Fausta collapsed in the chair behind her desk. “Just the Mafia,” she said tonelessly. “It is their way of announcing a death sentence.”
“The Mafia! That comic opera outfit?”
And I began to develop a slow burn. I knew something, though not a great deal, about the Mafia. I knew Sicilian bandits had originated it in the nineteenth century at an extortion racket, but when immigrants brought it to the United States it gradually underwent a change. Though its criminal members still often used it for extortion, it had spread to include thousands who were not criminals at all. Probably most of its members were law-abiding people, at least those who lived in America, but also most top racketeers of Italian descent belonged to the secret organization.

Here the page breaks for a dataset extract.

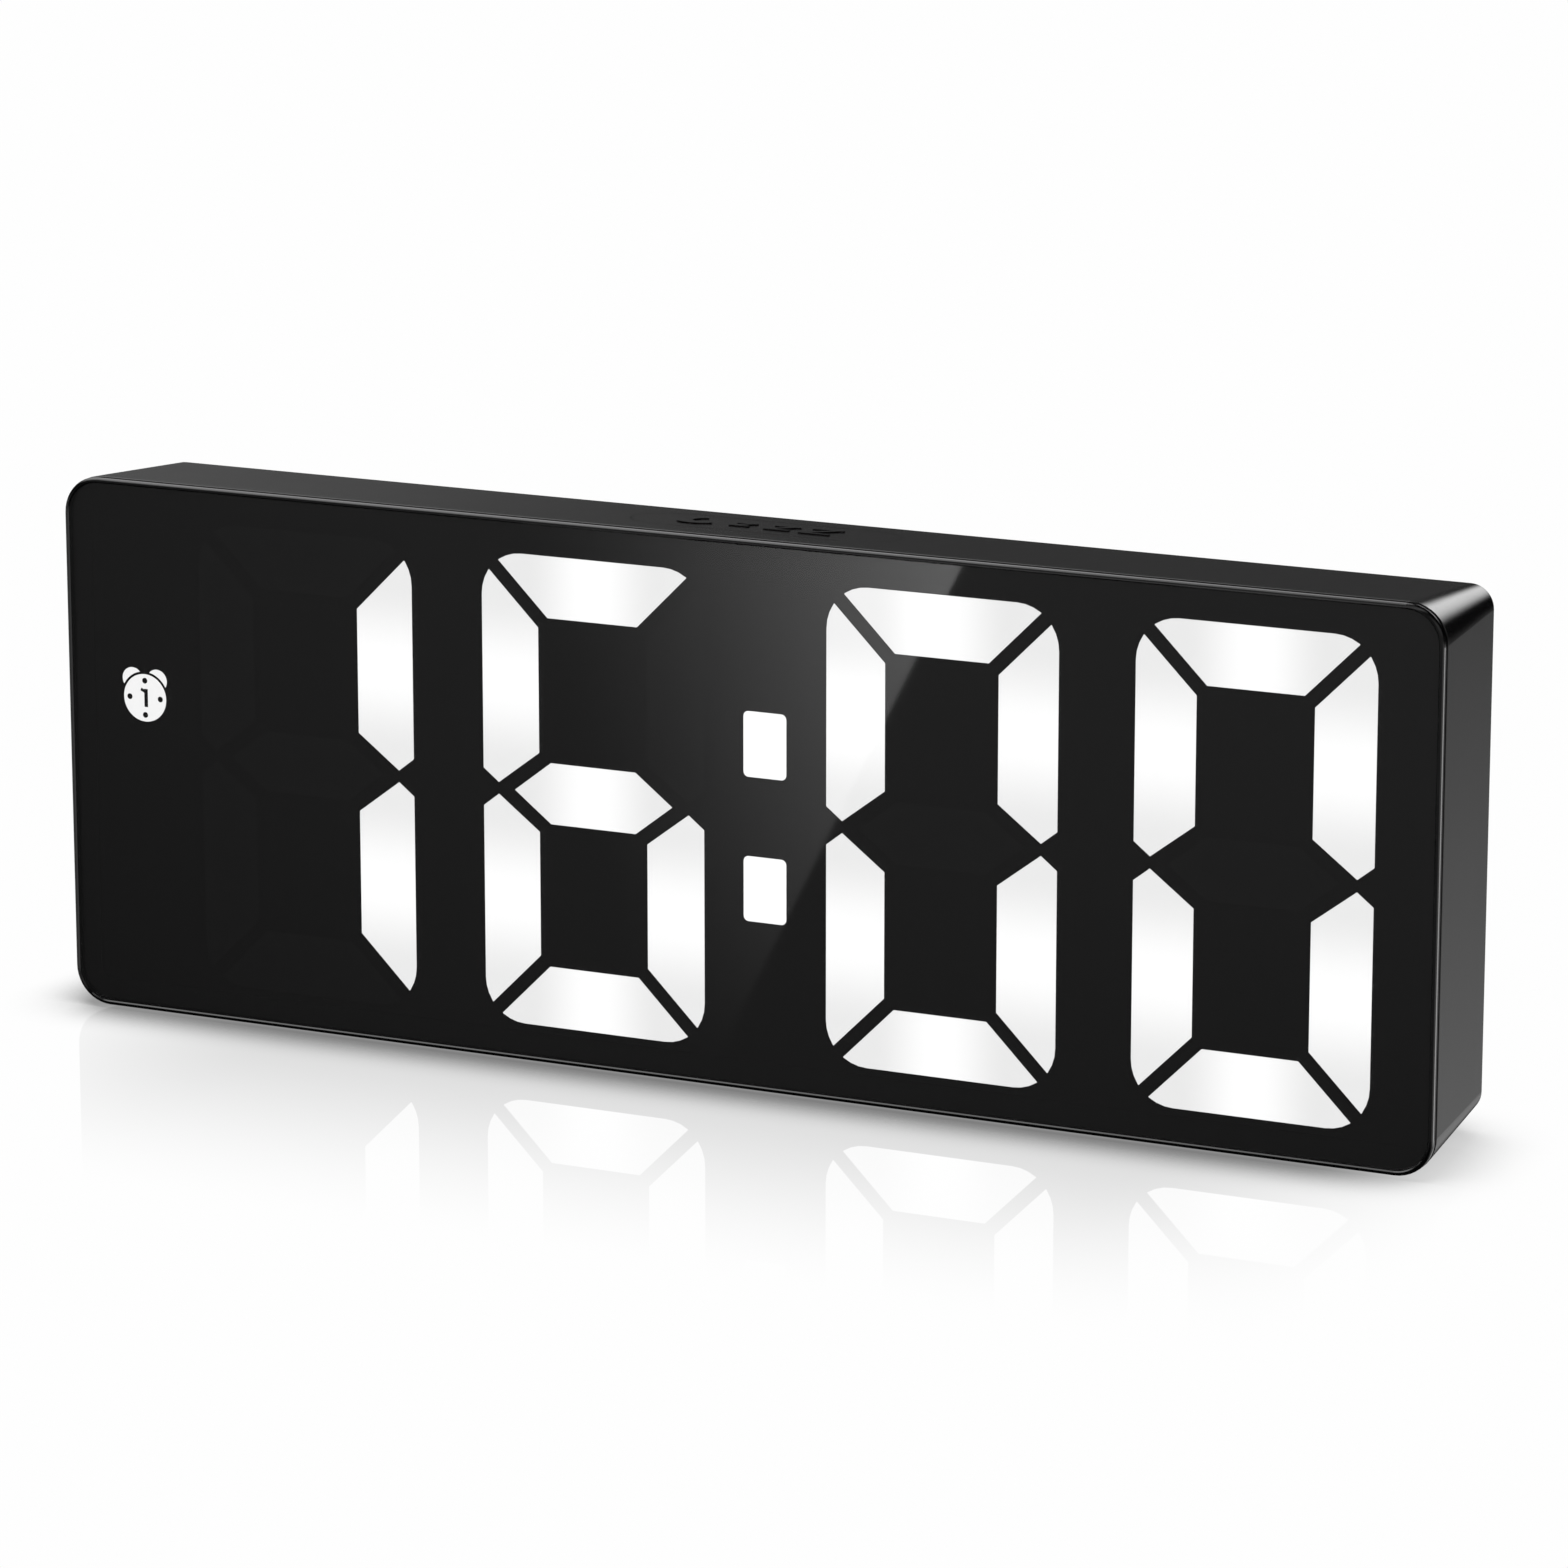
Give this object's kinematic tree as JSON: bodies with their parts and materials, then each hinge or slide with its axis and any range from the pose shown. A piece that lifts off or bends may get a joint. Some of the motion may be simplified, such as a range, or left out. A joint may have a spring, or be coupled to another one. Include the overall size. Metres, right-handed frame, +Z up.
{
  "type": "digital alarm clock",
  "caption": "Slim desk alarm clock with a smoked front panel, seven-segment display, top snooze button, rear keys and battery bay.",
  "frame": {"origin": "on the desk, under the middle of the clock's bounding box", "axes": "+X to the right as seen from the front, +Y to the back, +Z up; the display faces -Y"},
  "size_m": [0.162, 0.02, 0.0608],
  "materials": {
    "bezel_black": "satin gloss black moulded ABS, rounded edge",
    "smoked_panel": "polished smoked acrylic",
    "mask_black": "black printed film",
    "reflector_white": "white moulded reflector",
    "lit_white": "translucent white diffuser, lit from behind",
    "unlit_dark": "diffuser with its emitters off behind the smoke",
    "circuit_board": "green solder mask over glass-epoxy",
    "led_phosphor": "small white light emitters",
    "chip_black": "black moulded electronic body",
    "tinned_steel": "tinned steel",
    "housing_black": "fine satin-grain black ABS",
    "cover_black": "fine matte-grain black ABS",
    "cell_wrap": "shrink sleeve with a plain band, steel ends",
    "contact_plate": "plated spring brass",
    "lead_sleeve": "soft vinyl sleeve",
    "button_black": "satin black moulded button",
    "screw_steel": "blackened zinc-plated steel",
    "foot_rubber": "soft black rubber"
  },
  "bodies": {
    "case": {"front_bezel": "bezel_black", "front_lens": "smoked_panel", "panel_tape": "mask_black", "mask_film": "mask_black", "light_box": "reflector_white", "hours_tens_lit": "lit_white", "hours_units_lit": "lit_white", "minutes_tens_lit": "lit_white", "minutes_units_lit": "lit_white", "unlit_segments": "unlit_dark", "colon_dots": "lit_white", "alarm_icon": "lit_white", "display_board": "circuit_board", "segment_leds": "led_phosphor", "microcontroller": "chip_black", "crystal_can": "tinned_steel", "buzzer": "chip_black", "snooze_switch": "chip_black", "key_board": "circuit_board", "key_switches": "tinned_steel", "board_header": "chip_black", "power_socket": "tinned_steel", "housing": "housing_black", "rear_cover": "cover_black", "battery_tray": "cover_black", "battery_cells": "cell_wrap", "battery_springs": "tinned_steel", "battery_contacts": "contact_plate", "battery_leads": "lead_sleeve", "rear_screws": "screw_steel", "board_screws": "screw_steel", "rubber_feet": "foot_rubber"},
    "battery_door": {"battery_door": "cover_black"},
    "snooze_button": {"snooze_button": "housing_black"},
    "set_button": {"set_button": "button_black"},
    "alarm_button": {"alarm_button": "button_black"},
    "up_button": {"up_button": "button_black"},
    "down_button": {"down_button": "button_black"}
  },
  "joints": [
    {"name": "snooze_press", "type": "slide", "parent": "case", "child": "snooze_button", "axis": [0, 0, -1], "range_m": [0, 0.0005], "stiffness_N_per_m": 1500},
    {"name": "set_press", "type": "slide", "parent": "case", "child": "set_button", "axis": [0, -1, 0], "range_m": [0, 0.0005], "stiffness_N_per_m": 1500},
    {"name": "alarm_press", "type": "slide", "parent": "case", "child": "alarm_button", "axis": [0, -1, 0], "range_m": [0, 0.0005], "stiffness_N_per_m": 1500},
    {"name": "up_press", "type": "slide", "parent": "case", "child": "up_button", "axis": [0, -1, 0], "range_m": [0, 0.0005], "stiffness_N_per_m": 1500},
    {"name": "down_press", "type": "slide", "parent": "case", "child": "down_button", "axis": [0, -1, 0], "range_m": [0, 0.0005], "stiffness_N_per_m": 1500},
    {"name": "battery_door_hinge", "type": "hinge", "parent": "case", "child": "battery_door", "pos_m": [-0.032, 0.00865, 0.0123], "axis": [-1, 0, 0], "range_deg": [0, 85]}
  ]
}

I also knew it operated under a ridiculous grammar-school sort of ritual which included blood oaths, passwords and idiotic warnings such as Fausta’s black hand.
I said, “Maybe you’d better tell me the whole story.”
It developed there was not much of a story to tell. The previous week two men had come into El Patio, Fausta’s supper club, asked the head waiter to see her and been ushered back to her office. Neither gave a name, and she could describe them only as both dark, probably Italian, both of average build and both as well-dressed. She guessed them to be respectively about twenty-five and thirty years old.
The older man did all the talking, Fausta said, and even he did very little. He simply announced that the Mafia from that day forward expected ten percent of El Patio’s net profit, and said he or his companion would stop by once a week to pick it up.
As the most popular supper club in town, El Patio’s net profit runs into nearly a quarter million a year. Hoping that the Mafia would settle for less than its original demand, Fausta placed only a hundred dollars in the envelope the younger man called for that morning. The result had been the black hand missive, which had come to her in a sealed envelope handed by some unidentified customer to one of her waiters.
“Why did you pay anything at all?” I asked. “Why didn’t you phone the police?”
“Report the Mafia, Manny? Then surely they would kill me.”
“They’re only men,” I said. “Not supernatural creatures. They fit into jail cells as easily as other men.”